Hervé Barré, especialista em Turismo Cultural e Desenvolvimento da UNESCO, falou sobre “O que é turismo cultural?”. Para ele, o segmento é uma das principais formas de valorização da cultura e, posteriormente, de transformar a cultura em desenvolvimento econômico e social.
Barré ressaltou ainda que o turismo está mais democrático, principalmente porque os turistas têm reconhecido o valor dos patrimônios históricos e a as populações locais têm se mostrado aliadas à preservação dos seus sítios e da cultura.
O especialista frisou também que é preciso considerar o turismo como atividade favorável ao desenvolvimento e elaborar planos de gestão baseados no valor patrimonial a ser protegido, bem como criar mecanismo com vistas a envolver a indústria do turismo para incentivar turistas a ter um comportamento sustentável e democrático.

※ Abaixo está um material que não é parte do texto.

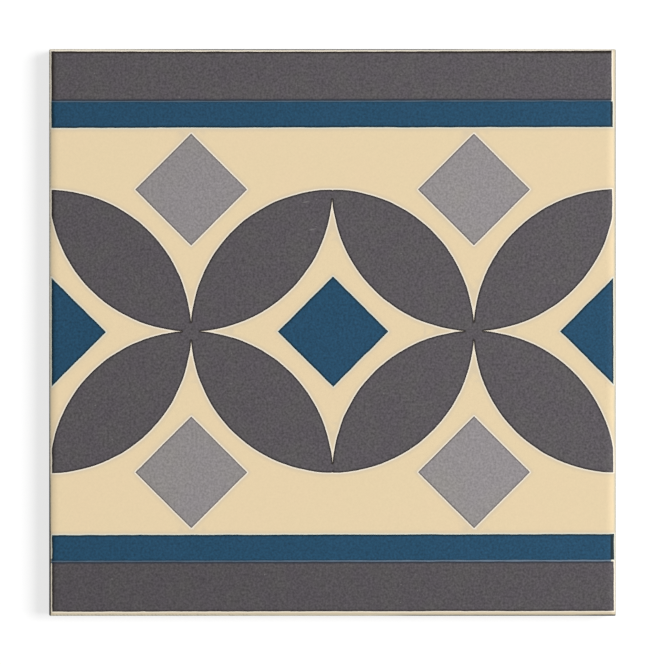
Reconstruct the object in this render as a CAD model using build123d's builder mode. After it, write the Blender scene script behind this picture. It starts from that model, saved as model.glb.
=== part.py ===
from build123d import *
import os
from math import degrees, asin, sqrt

# Square pressed floor tile in one piece, lying on its keyed back with the glazed face up
# Millimetres, +Z up, with the origin in the middle of the tile at floor level

# Pressed body
tile_side = 200.0
body_height = 8.4
plan_corner_radius = 0.5
heel_bevel = 0.6

# Cushioned rim of the face, a wide arc that ends in a tight one at the side
cushion_width = 3.2
cushion_drop = 0.65
arris_radius = 0.4

# Keyed back, rows of shallow pockets between ribs, inside a flat rim
rim_land = 9.5
rib_width = 3.4
pocket_rows = 10
pocket_depth = 0.8
pocket_corner_cut = 1.2
pocket_draft = 30.0

# Printed glazes, which stand proud of the ground glaze
print_relief = 0.1
print_margin_x = 1.0
print_margin_y = 1.2
print_shift_y = 0.45

# Rows of circles that overlap by petals, two circles to the tile's side less an inset
circle_inset = 0.5
petal_spread = 0.1
light_diamond_reach = 19.75
blue_diamond_reach = 19.5

# Border stripes above and below the circles
stripe_clearance = 2.2
stripe_height = 9.2
screen_gap = 0.1

# Sizes that follow from these
half_side = tile_side / 2
cushion_radius = (cushion_width**2 + cushion_drop**2) / (2 * cushion_drop)
cushion_angle = degrees(asin(cushion_width / cushion_radius))
pocket_pitch = (tile_side - 2 * rim_land + rib_width) / pocket_rows
pocket_side = pocket_pitch - rib_width
print_width = tile_side - 2 * print_margin_x
print_height = tile_side - 2 * print_margin_y
circle_pitch = (tile_side - circle_inset) / 2
circle_radius = circle_pitch / 2 + petal_spread
petal_circle_offset = circle_pitch / (2 * sqrt(2))
stripe_start = circle_pitch / 2 + light_diamond_reach + stripe_clearance
band_start = stripe_start + stripe_height + screen_gap
band_height = print_height / 2 - band_start
print_level = body_height / 2


def tile_section(height):
    """Return the upright section of the tile, whose rim rolls down from this height."""
    with BuildSketch() as section:
        with BuildLine():
            base = Line((0, 0), (half_side - heel_bevel, 0))
            heel = Line(base @ 1, (half_side, heel_bevel))
            roll = JernArc((half_side - cushion_width, height), (1, 0), cushion_radius, -cushion_angle)
            Line(heel @ 1, roll @ 1)
            Line(roll @ 0, (0, height))
            mirror(about=Plane.YZ)
        make_face()
        fillet(section.vertices().group_by(Axis.Y)[-2], arris_radius)
    return section.sketch


def cushioned_blank(height):
    """Return the square block that has this section along both of its sides."""
    section = tile_section(height)
    with BuildPart() as blank:
        with BuildSketch(Plane.XZ):
            add(section)
        extrude(amount=tile_side, both=True)
        with BuildSketch(Plane.YZ):
            add(section)
        extrude(amount=tile_side, both=True, mode=Mode.INTERSECT)
        with BuildSketch(Plane.XY):
            RectangleRounded(tile_side, tile_side, plan_corner_radius)
        extrude(amount=height, mode=Mode.INTERSECT)
    return blank.part


# One petal, the lens that two circles share, with its tips on its own X axis
with BuildSketch() as petal:
    with Locations((0, petal_circle_offset)):
        Circle(circle_radius)
    with Locations((0, -petal_circle_offset)):
        Circle(circle_radius, mode=Mode.INTERSECT)

# A quarter of the printed figure, mirrored twice
with BuildSketch() as figure:
    with Locations(
        Location((circle_pitch / 4, circle_pitch / 4, 0), (0, 0, -45)),
        Location((circle_pitch * 3 / 4, circle_pitch / 4, 0), (0, 0, 45)),
    ):
        add(petal.sketch)
    with Locations((circle_pitch / 2, circle_pitch / 2)):
        RegularPolygon(light_diamond_reach, 4, rotation=0)
    with Locations((0, 0), (circle_pitch, 0)):
        RegularPolygon(blue_diamond_reach, 4, rotation=0)
    mirror(about=Plane.XZ)
    mirror(about=Plane.YZ)
    with Locations((0, stripe_start), (0, -stripe_start - stripe_height)):
        Rectangle(print_width, stripe_height, align=(Align.CENTER, Align.MIN))
    with Locations((0, band_start), (0, -band_start - band_height)):
        Rectangle(print_width, band_height, align=(Align.CENTER, Align.MIN))
    Rectangle(print_width, print_height, mode=Mode.INTERSECT)

# The printed glazes follow the cushioned face, higher by their relief
with BuildPart() as printed_glazes:
    with BuildSketch(Plane.XY.offset(print_level)):
        with Locations((0, print_shift_y)):
            add(figure.sketch)
    extrude(amount=body_height)
    add(cushioned_blank(body_height + print_relief), mode=Mode.INTERSECT)

# Mouth of one pocket, its corners cut
with BuildSketch() as pocket_mouth:
    Rectangle(pocket_side, pocket_side)
    chamfer(pocket_mouth.vertices(), pocket_corner_cut)

with BuildPart() as floor_tile:
    add(cushioned_blank(body_height))
    add(printed_glazes.part)
    with BuildSketch(Plane.XY):
        with GridLocations(pocket_pitch, pocket_pitch, pocket_rows, pocket_rows):
            add(pocket_mouth.sketch)
    extrude(amount=pocket_depth, taper=pocket_draft, mode=Mode.SUBTRACT)

os.makedirs("parts", exist_ok=True)
floor_tile.part.label = "floor_tile"
export_step(floor_tile.part, "parts/floor_tile.step")
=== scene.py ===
# Printed floor tile: a pressed and keyed body under a cream ground glaze and three printed glazes
import logging
import math
from collections import deque
from collections.abc import Sequence
from dataclasses import dataclass
from enum import Enum, IntEnum

import bpy
import numpy as np
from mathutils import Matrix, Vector, noise
from mathutils.geometry import delaunay_2d_cdt
from mathutils.kdtree import KDTree


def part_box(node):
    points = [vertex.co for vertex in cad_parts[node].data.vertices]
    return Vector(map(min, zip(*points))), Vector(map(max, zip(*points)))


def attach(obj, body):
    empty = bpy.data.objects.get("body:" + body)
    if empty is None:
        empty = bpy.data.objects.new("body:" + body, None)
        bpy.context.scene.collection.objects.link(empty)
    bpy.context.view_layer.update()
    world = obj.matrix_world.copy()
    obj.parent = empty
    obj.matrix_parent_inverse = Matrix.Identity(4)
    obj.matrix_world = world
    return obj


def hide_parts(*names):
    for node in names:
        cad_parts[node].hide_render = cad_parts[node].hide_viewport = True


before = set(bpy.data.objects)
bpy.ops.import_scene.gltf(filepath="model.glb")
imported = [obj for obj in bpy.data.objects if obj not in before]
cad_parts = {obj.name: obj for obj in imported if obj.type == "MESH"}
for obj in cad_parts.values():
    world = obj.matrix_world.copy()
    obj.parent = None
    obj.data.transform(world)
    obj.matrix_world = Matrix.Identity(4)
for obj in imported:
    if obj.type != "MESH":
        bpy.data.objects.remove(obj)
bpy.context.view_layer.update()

log = logging.getLogger("floor_tile")

MM = 0.001
NODE = "floor_tile"
UV_MAP = "OFBake"
SEAM = -1
SIDE_STEPS = 160
CORNER_STEPS = 6
SAME_POINT = 1e-5
ON_LINE = 0.01
FAR = 10.0

Point = tuple[float, float]
Colour = tuple[float, float, float, float]
Socket = bpy.types.NodeSocket

WHITE: Colour = (1.0, 1.0, 1.0, 1.0)


class Surface(IntEnum):
    """What the tile's skin is at a place, in the order of its material slots."""

    GROUND = 0
    CHARCOAL = 1
    BLUE = 2
    LIGHT_GREY = 3
    BISCUIT = 4


class Zone(IntEnum):
    """Which part of the pressed body a vertex belongs to."""

    FACE = 0
    SIDE = 1
    BACK = 2


class Side(Enum):
    """A side of the tile: the axis it faces along, and which way."""

    LEFT = (0, -1)
    RIGHT = (0, 1)
    LOWER = (1, -1)
    UPPER = (1, 1)


def linear(red: int, green: int, blue: int) -> Colour:
    """Turn a colour as a screen shows it, 0 to 255, into linear light.

    Args:
        red: Red of the shown colour.
        green: Green of the shown colour.
        blue: Blue of the shown colour.

    Returns:
        Linear red, green and blue with an alpha of 1.
    """

    def channel(value: int) -> float:
        """Undo the curve of a standard RGB screen for one channel."""
        share = value / 255
        return share / 12.92 if share <= 0.04045 else ((share + 0.055) / 1.055) ** 2.4

    return channel(red), channel(green), channel(blue), 1.0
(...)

Reuniões Técnicas – O evento também reunirá, entre 21 e 23 de agosto, profissionais atuantes na preservação e promoção de sítios e lugares de memória ligados à escravatura, envolvidos em desenvolvimento de políticas públicas sobre o tema e pesquisadores, além de especialistas da África, das Américas, do Caribe, do Oceano Índico e da Europa.
As reuniões permitirão a criação de uma rede internacional de gestores de sítios de memória para o desenvolvimento das recomendações formuladas pelo Seminário, além de reafirmar a troca de experiências realizada durante as reuniões técnicas.
Um dos principais objetivos é a elaboração de um guia conceitual e metodológico dirigido aos gestores culturais, que deve facilitar a instalação de turismo de memória em torno dos sítios, lugares, monumentos e museus ligados ao tráfico negreiro e à escravidão.
Palmares completa 24 anos – Durante o Seminário, mais precisamente no dia 22 de agosto, a Fundação Cultural Palmares completa 24 anos de trabalho pela promoção, preservação, proteção e disseminação da cultura negra e afro-brasileira.
A data também será marcada com um show do cantor Carlinhos Brown, às 19h30, na sala Villa Lobos do Teatro Nacional Claudio Santoro. A apresentação será aberta ao público e promete levantar a plateia com sucessos como A Namorada e Tantinho, além de músicas que marcaram a época em que comandava a banda Timbalada.